*Your objective*: Write out the lines from the line containing "Give this object's" through the final line of the listing below, exactly, omitting every other line.

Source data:
** start **

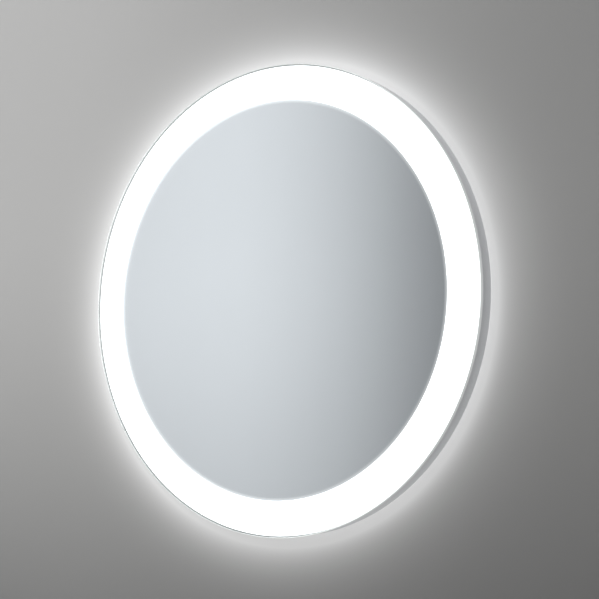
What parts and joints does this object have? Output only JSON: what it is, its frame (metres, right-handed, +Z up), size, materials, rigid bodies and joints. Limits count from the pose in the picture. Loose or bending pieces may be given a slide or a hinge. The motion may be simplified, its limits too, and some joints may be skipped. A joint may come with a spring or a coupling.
{
  "type": "lighted bathroom mirror",
  "caption": "Round wall mirror with a lit band inside its rim, a halo light on the wall behind, an aluminium side band and a hang-on wall rail.",
  "frame": {"origin": "on the wall, midway between the two screw holes of the wall rail", "axes": "+Y into the wall, +Z up, +X to the right as seen by someone who faces the mirror"},
  "size_m": [0.6, 0.038, 0.5999],
  "materials": {
    "zinc_steel": "zinc plated",
    "pan_steel": "galvanised sheet",
    "clear_glass": "polished float glass",
    "silvering": "silvered, painted at the back",
    "opal_front": "opal acrylic, lit from behind",
    "opal_rear": "opal polycarbonate, lit from inside",
    "silicone": "milky silicone bead",
    "foam_tape": "foam tape",
    "anodised_aluminium": "satin anodised",
    "mill_aluminium": "mill finish",
    "rivet_aluminium": "as made",
    "screw_steel": "zinc plated",
    "white_film": "white reflector film",
    "flex_circuit": "white flexible circuit",
    "lamp": "phosphor and clear resin",
    "driver_metal": "white powder coat",
    "circuit_board": "green solder mask",
    "board_parts": "moulded",
    "box_plastic": "moulded, fine grain",
    "block_plastic": "moulded nylon",
    "brass": "turned",
    "black_rubber": "moulded",
    "white_sheath": "extruded sheath",
    "earth_sheath": "green and yellow sheath"
  },
  "bodies": {
    "rail": {"wall_rail": "zinc_steel"},
    "mirror": {"hanger_left": "zinc_steel", "hanger_right": "zinc_steel", "back_pan": "pan_steel", "mirror_glass": "clear_glass", "silver_backing": "silvering", "front_diffuser": "opal_front", "rear_led_cover": "opal_rear", "edge_seal": "silicone", "glass_tape": "foam_tape", "side_frame": "anodised_aluminium", "carrier_ring": "mill_aluminium", "rear_led_channel": "mill_aluminium", "frame_joint_plate": "mill_aluminium", "rear_channel_rivets": "rivet_aluminium", "hanger_rivets": "rivet_aluminium", "joint_plate_screws": "screw_steel", "pan_screws": "screw_steel", "carrier_screws": "screw_steel", "terminal_box_screws": "screw_steel", "cord_clamp_screws": "screw_steel", "driver_screws": "screw_steel", "lid_hinge_pin": "screw_steel", "earth_stud": "screw_steel", "earth_nuts": "screw_steel", "light_reflector": "white_film", "front_led_strip": "flex_circuit", "rear_led_strip": "flex_circuit", "front_leds": "lamp", "rear_leds": "lamp", "driver_base": "driver_metal", "driver_cover": "driver_metal", "driver_board": "circuit_board", "driver_parts": "board_parts", "terminal_box": "box_plastic", "cord_clamp": "box_plastic", "terminal_block": "block_plastic", "mains_lead_clips": "block_plastic", "led_lead_clips": "block_plastic", "terminal_screws": "brass", "earth_lug": "brass", "supply_grommet": "black_rubber", "lead_grommet": "black_rubber", "wall_bumpers": "black_rubber", "mains_lead": "white_sheath", "front_led_lead": "white_sheath", "rear_led_lead": "white_sheath", "earth_lead": "earth_sheath"},
    "lid": {"terminal_lid": "box_plastic", "lid_screw": "screw_steel"}
  },
  "joints": [
    {"name": "lift_off", "type": "slide", "parent": "rail", "child": "mirror", "axis": [0, 0, 1], "range_m": [0, 0.02]},
    {"name": "lid_hinge", "type": "hinge", "parent": "mirror", "child": "lid", "pos_m": [0.06, -0.0082, -0.0585], "axis": [1, 0, 0], "range_deg": [0, 110]}
  ]
}
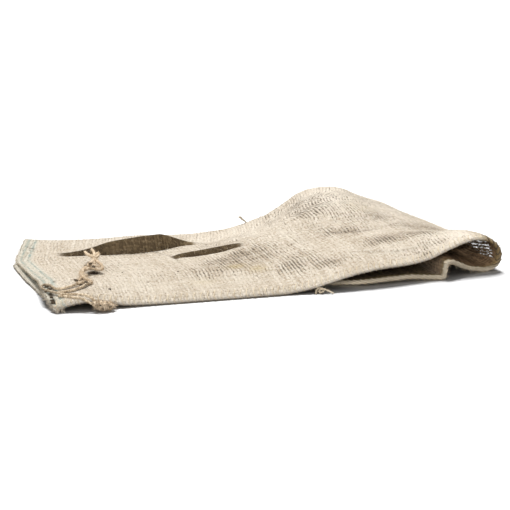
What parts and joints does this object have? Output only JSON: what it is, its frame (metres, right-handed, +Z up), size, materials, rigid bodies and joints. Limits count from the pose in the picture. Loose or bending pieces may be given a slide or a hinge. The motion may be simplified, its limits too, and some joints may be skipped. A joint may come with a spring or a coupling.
{
  "type": "jute sack",
  "caption": "Empty woven sack lying flat and creased, open at one end, its closed end folded under in a loose roll, with a twine tie at a mouth corner.",
  "frame": {"origin": "middle of the cloth's bounding box in plan, on the surface that it lies on", "axes": "+X along the sack from its open mouth to the roll at its closed end, +Y across it from the seamed edge to the folded edge, +Z up"},
  "size_m": [0.56, 0.3348, 0.0666],
  "materials": {
    "jute_cloth": "open plain weave of coarse jute yarn, matt",
    "jute_twine": "twisted jute twine, fuzzy, matt",
    "sewing_thread": "twisted jute sewing thread, matt"
  },
  "bodies": {
    "root": {"sack_cloth": "jute_cloth", "tie_twine_loop": "jute_twine", "tie_twine_back": "jute_twine", "tie_twine_front": "jute_twine", "tie_knot_back": "jute_twine", "tie_knot_front": "jute_twine", "seam_tail": "sewing_thread", "seam_tail_knot": "sewing_thread"}
  },
  "joints": []
}
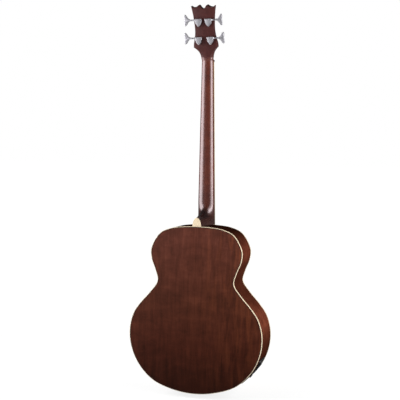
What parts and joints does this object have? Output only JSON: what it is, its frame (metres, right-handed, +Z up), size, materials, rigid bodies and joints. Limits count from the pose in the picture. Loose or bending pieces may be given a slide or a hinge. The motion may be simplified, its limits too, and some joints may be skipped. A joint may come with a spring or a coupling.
{
  "type": "acoustic bass guitar",
  "caption": "Acoustic bass guitar with a mahogany back and sides, cream binding, a long-scale neck, chrome tuning machines and a black jack plate on its side.",
  "frame": {"origin": "centre of the flat outer face of the end pin, on the body's centreline", "axes": "+Z up the neck to the headstock, -Y out of the soundboard, +X to the treble side"},
  "size_m": [0.4396, 0.1322, 1.2417],
  "materials": {
    "mahogany": "gloss lacquer over reddish brown mahogany",
    "spruce": "gloss lacquer over amber spruce",
    "brace_wood": "bare sanded spruce",
    "rosewood": "oiled dark hardwood",
    "dark_veneer": "gloss lacquer over dark veneer",
    "cream_plastic": "polished cream binding",
    "bone": "polished bone white",
    "black_nut": "satin black",
    "black_plastic": "semi-gloss black",
    "steel": "plain steel",
    "bronze": "wound bronze",
    "chrome": "polished chrome"
  },
  "bodies": {
    "body": {"soundboard": "spruce", "back_plate": "mahogany", "top_binding": "cream_plastic", "back_binding": "cream_plastic", "side_treble": "mahogany", "side_bass": "mahogany", "top_lining_treble": "brace_wood", "top_lining_bass": "brace_wood", "back_lining_treble": "brace_wood", "back_lining_bass": "brace_wood", "neck_block": "brace_wood", "tail_block": "brace_wood", "x_brace": "brace_wood", "upper_brace": "brace_wood", "tone_bar": "brace_wood", "bridge_plate": "brace_wood", "back_strip": "brace_wood", "back_brace_1": "brace_wood", "back_brace_2": "brace_wood", "back_brace_3": "brace_wood", "neck": "mahogany", "heel_cap": "cream_plastic", "headstock_veneer": "dark_veneer", "truss_rod_cover": "black_plastic", "truss_rod": "steel", "fingerboard": "rosewood", "fingerboard_binding": "cream_plastic", "nut": "black_nut", "bridge": "rosewood", "saddle": "bone", "pickup": "steel", "bridge_pin_1": "black_plastic", "bridge_pin_2": "black_plastic", "bridge_pin_3": "black_plastic", "bridge_pin_4": "black_plastic", "string_1": "bronze", "string_2": "bronze", "string_3": "bronze", "string_4": "bronze", "tuner_1_housing": "chrome", "tuner_1_bushing": "chrome", "tuner_2_housing": "chrome", "tuner_2_bushing": "chrome", "tuner_3_housing": "chrome", "tuner_3_bushing": "chrome", "tuner_4_housing": "chrome", "tuner_4_bushing": "chrome", "end_pin": "black_plastic", "jack_plate": "black_plastic", "output_jack": "chrome", "xlr_socket": "black_plastic"},
    "key_1": {"tuner_1_key": "chrome"},
    "post_1": {"tuner_1_post": "chrome"},
    "key_2": {"tuner_2_key": "chrome"},
    "post_2": {"tuner_2_post": "chrome"},
    "key_3": {"tuner_3_key": "chrome"},
    "post_3": {"tuner_3_post": "chrome"},
    "key_4": {"tuner_4_key": "chrome"},
    "post_4": {"tuner_4_post": "chrome"}
  },
  "joints": [
    {"name": "key_1_turn", "type": "hinge", "parent": "body", "child": "key_1", "pos_m": [-0.0194, -0.01782, 1.13703], "axis": [-1, 0, 0], "continuous": true},
    {"name": "post_1_turn", "type": "hinge", "parent": "body", "child": "post_1", "pos_m": [-0.0194, -0.04054, 1.13317], "axis": [0, -0.9673, 0.2538], "continuous": true},
    {"name": "key_2_turn", "type": "hinge", "parent": "body", "child": "key_2", "pos_m": [-0.0163, -0.00335, 1.19216], "axis": [-1, 0, 0], "continuous": true},
    {"name": "post_2_turn", "type": "hinge", "parent": "body", "child": "post_2", "pos_m": [-0.0163, -0.02608, 1.1883], "axis": [0, -0.9673, 0.2538], "continuous": true},
    {"name": "key_3_turn", "type": "hinge", "parent": "body", "child": "key_3", "pos_m": [0.0163, -0.00335, 1.19216], "axis": [1, 0, 0], "continuous": true},
    {"name": "post_3_turn", "type": "hinge", "parent": "body", "child": "post_3", "pos_m": [0.0163, -0.02608, 1.1883], "axis": [0, -0.9673, 0.2538], "continuous": true},
    {"name": "key_4_turn", "type": "hinge", "parent": "body", "child": "key_4", "pos_m": [0.0194, -0.01782, 1.13703], "axis": [1, 0, 0], "continuous": true},
    {"name": "post_4_turn", "type": "hinge", "parent": "body", "child": "post_4", "pos_m": [0.0194, -0.04054, 1.13317], "axis": [0, -0.9673, 0.2538], "continuous": true}
  ],
  "couplings": [
    {"joint": "post_1_turn", "follows": "key_1_turn", "ratio": 0.05},
    {"joint": "post_2_turn", "follows": "key_2_turn", "ratio": 0.05},
    {"joint": "post_3_turn", "follows": "key_3_turn", "ratio": -0.05},
    {"joint": "post_4_turn", "follows": "key_4_turn", "ratio": -0.05}
  ]
}
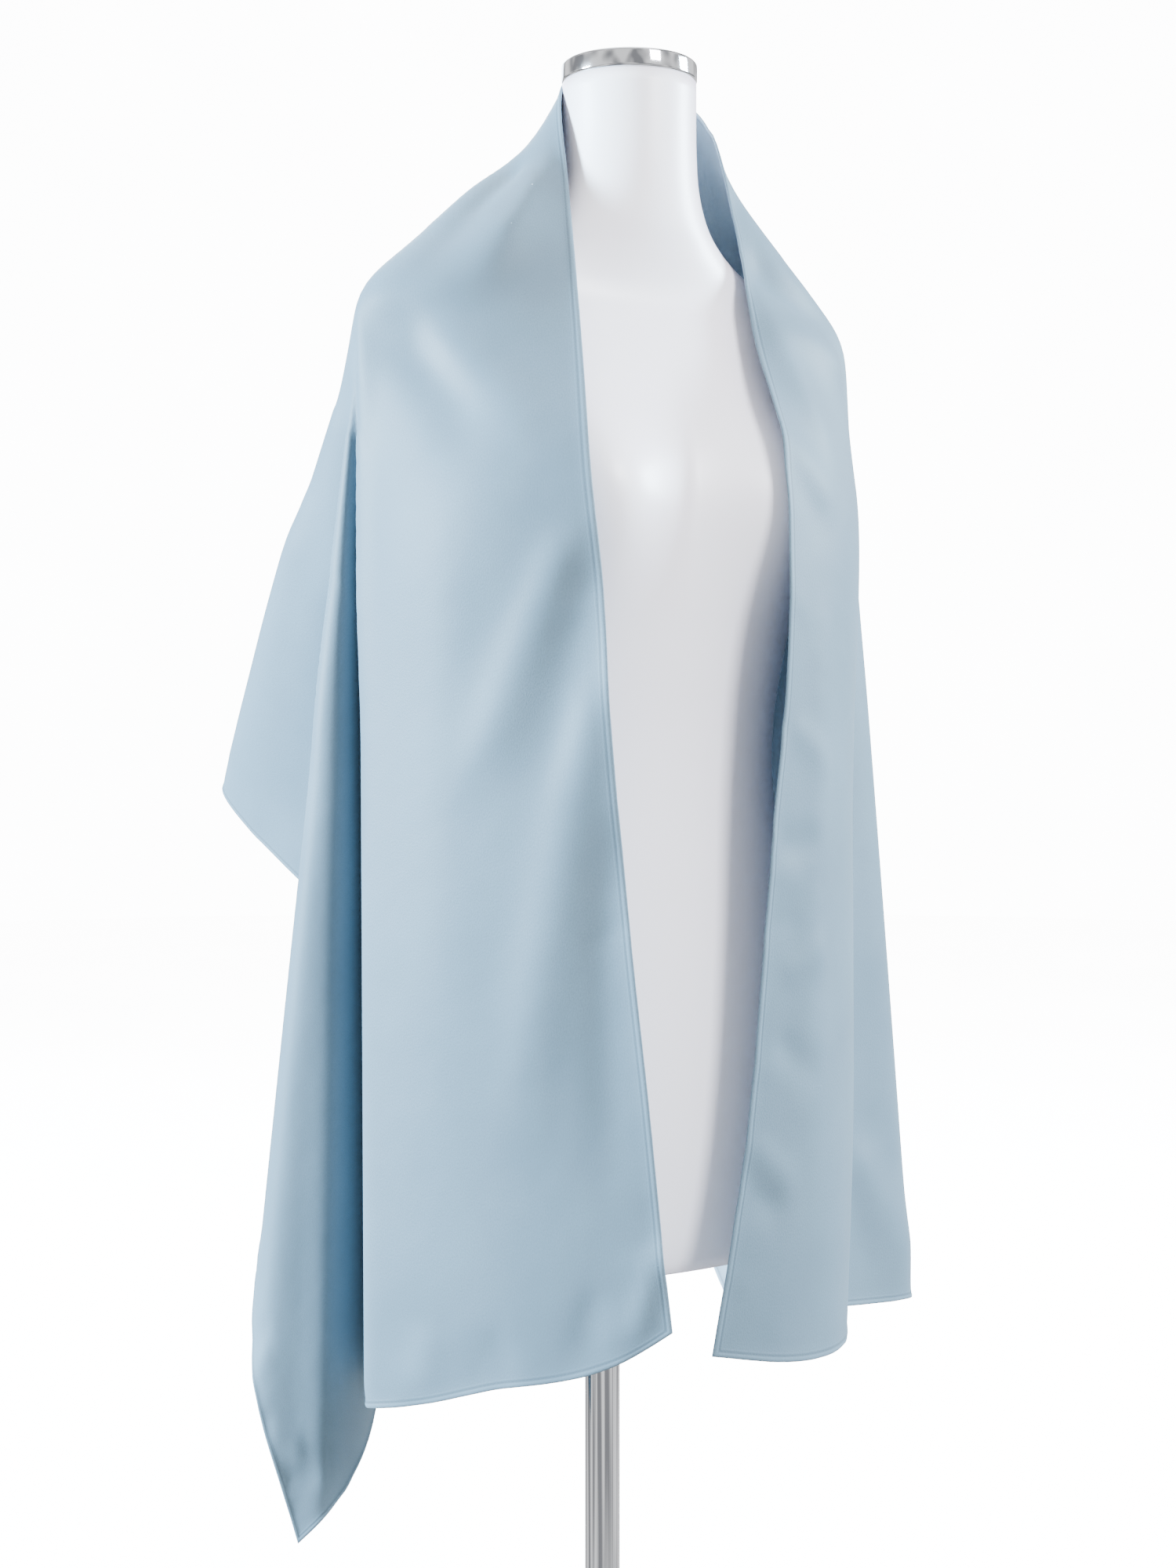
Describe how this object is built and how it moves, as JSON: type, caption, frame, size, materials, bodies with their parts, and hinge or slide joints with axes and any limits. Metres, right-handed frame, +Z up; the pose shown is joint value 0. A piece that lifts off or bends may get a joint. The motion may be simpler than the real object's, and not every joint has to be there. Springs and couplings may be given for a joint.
{
  "type": "evening stole draped on a limbless dress form with its stand",
  "caption": "Long satin evening stole hung over both shoulders of a limbless dress form, with deep folds at the sides and back and an open front.",
  "frame": {"origin": "centre of the underside of the base plate, on the axis of the pole", "axes": "+Z up along the pole, -Y out of the front of the dress form, +X to the form's left"},
  "size_m": [0.519, 0.4438, 1.1528],
  "materials": {
    "satin": "pale blue-grey polyester satin, soft sheen on the outside and duller on the inside",
    "form_gloss": "smooth white gloss moulding",
    "chrome": "polished chrome plate"
  },
  "bodies": {
    "root": {"stole_front_right": "satin", "stole_side_right": "satin", "stole_back_right": "satin", "stole_neck": "satin", "stole_back": "satin", "stole_back_left": "satin", "stole_side_left": "satin", "stole_front_left": "satin", "hem_neck_edge": "satin", "hem_outer_edge": "satin", "hem_right_end": "satin", "hem_left_end": "satin", "form_body": "form_gloss", "neck_cap": "chrome", "pole_collar": "chrome", "pole": "chrome", "base_plate": "chrome"}
  },
  "joints": []
}
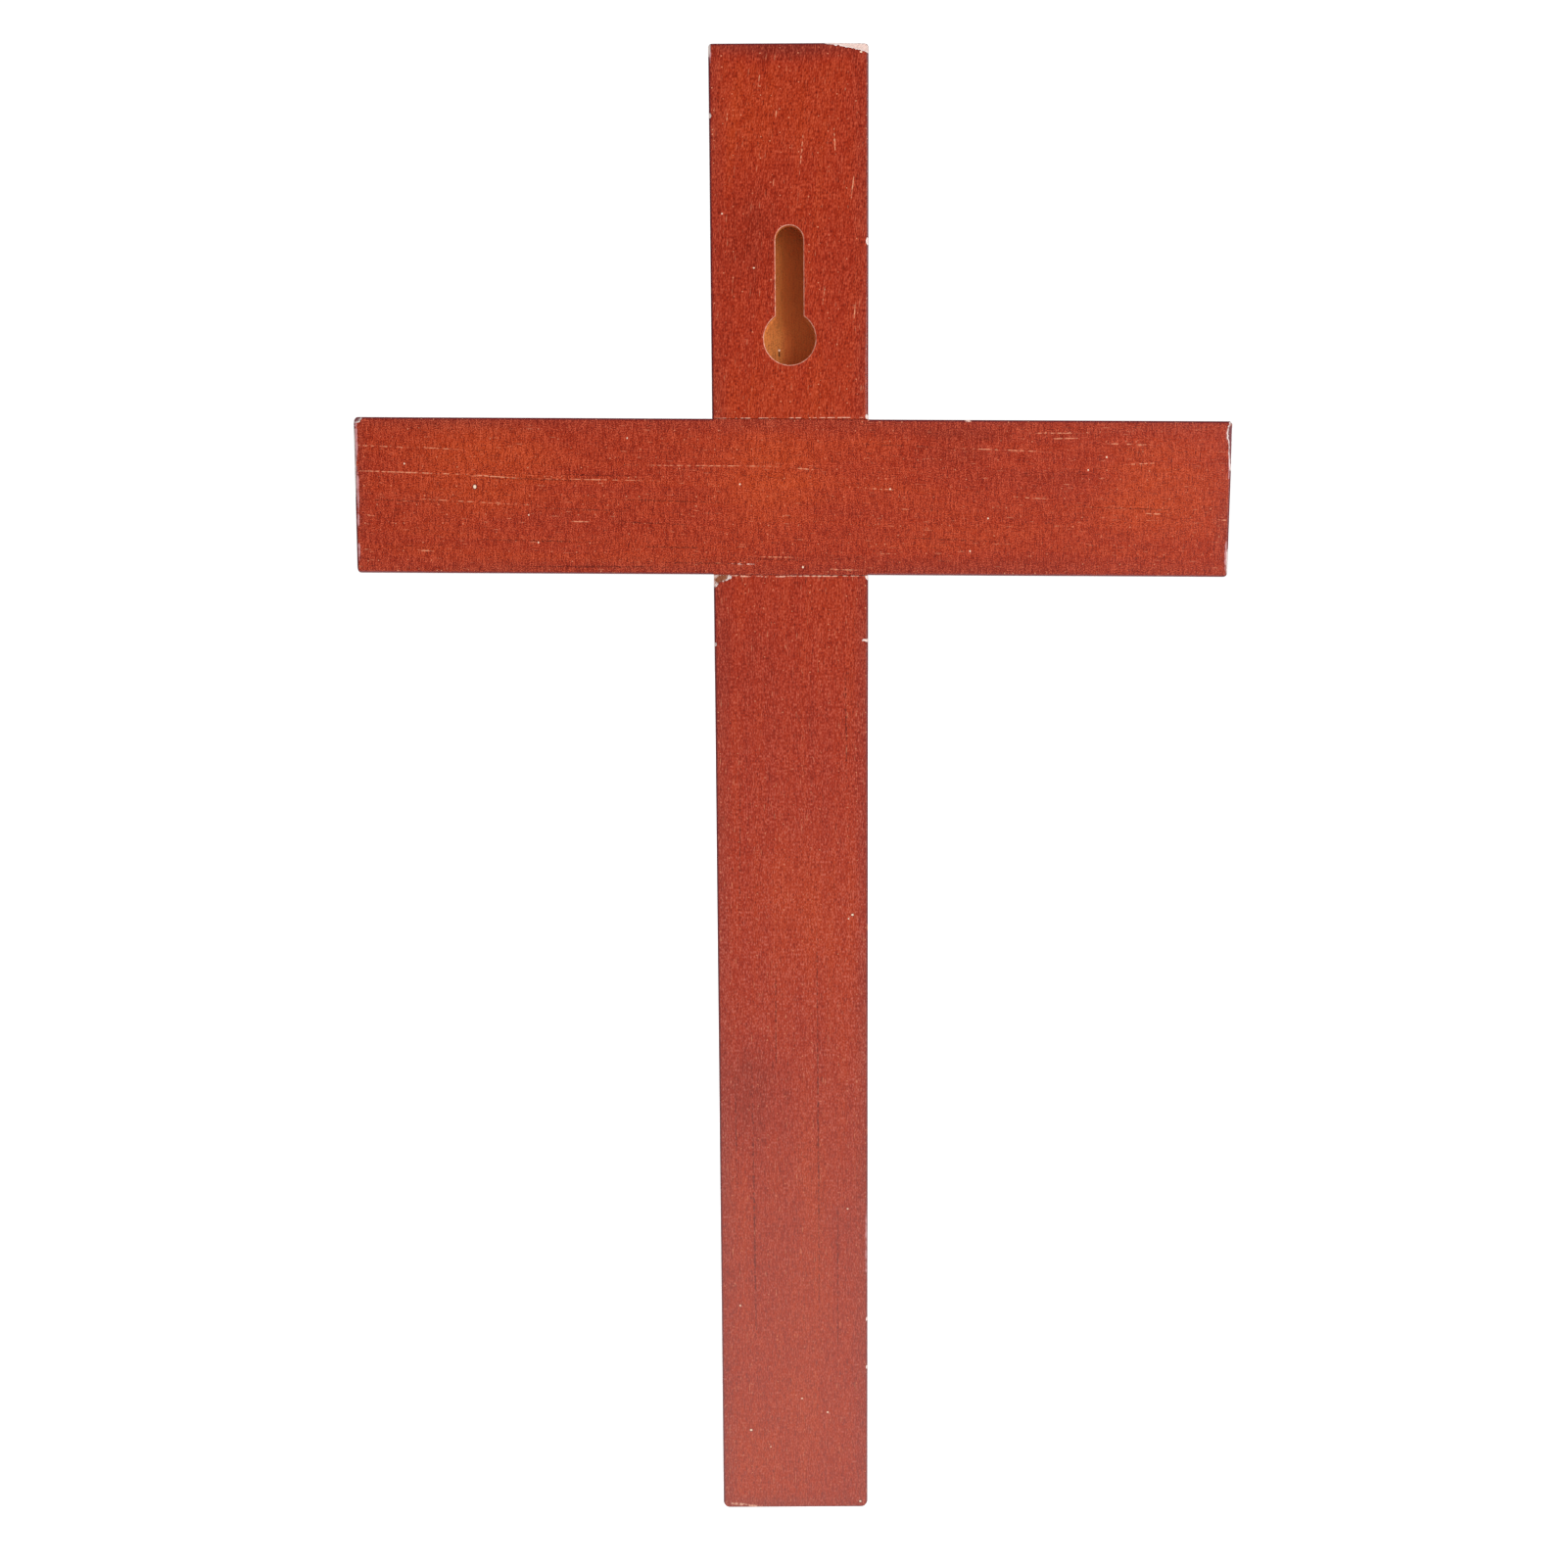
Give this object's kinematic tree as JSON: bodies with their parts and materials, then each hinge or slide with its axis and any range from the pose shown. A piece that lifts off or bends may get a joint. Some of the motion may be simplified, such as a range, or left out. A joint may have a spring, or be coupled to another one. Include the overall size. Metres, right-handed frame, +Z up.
{
  "type": "wooden wall cross",
  "caption": "Plain stained wooden wall cross, seen from its back: two bars in a flush half-lap joint, with a routed keyhole slot to hang it on a screw.",
  "frame": {"origin": "where the shank of the hanging screw sits: the centre of the round top end of the keyhole slot's neck, on the back face", "axes": "+Z up along the upright, +Y out of the back face towards the wall, -Y out of the front, and +X to the viewer's left as the back is seen"},
  "size_m": [0.1506, 0.012, 0.26],
  "materials": {
    "stained_wood": "satin"
  },
  "bodies": {
    "root": {"upright": "stained_wood", "crossbar": "stained_wood"}
  },
  "joints": []
}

** end **

*Full output*:
Give this object's kinematic tree as JSON: bodies with their parts and materials, then each hinge or slide with its axis and any range from the pose shown. A piece that lifts off or bends may get a joint. Some of the motion may be simplified, such as a range, or left out. A joint may have a spring, or be coupled to another one. Include the overall size. Metres, right-handed frame, +Z up.
{
  "type": "wooden wall cross",
  "caption": "Plain stained wooden wall cross, seen from its back: two bars in a flush half-lap joint, with a routed keyhole slot to hang it on a screw.",
  "frame": {"origin": "where the shank of the hanging screw sits: the centre of the round top end of the keyhole slot's neck, on the back face", "axes": "+Z up along the upright, +Y out of the back face towards the wall, -Y out of the front, and +X to the viewer's left as the back is seen"},
  "size_m": [0.1506, 0.012, 0.26],
  "materials": {
    "stained_wood": "satin"
  },
  "bodies": {
    "root": {"upright": "stained_wood", "crossbar": "stained_wood"}
  },
  "joints": []
}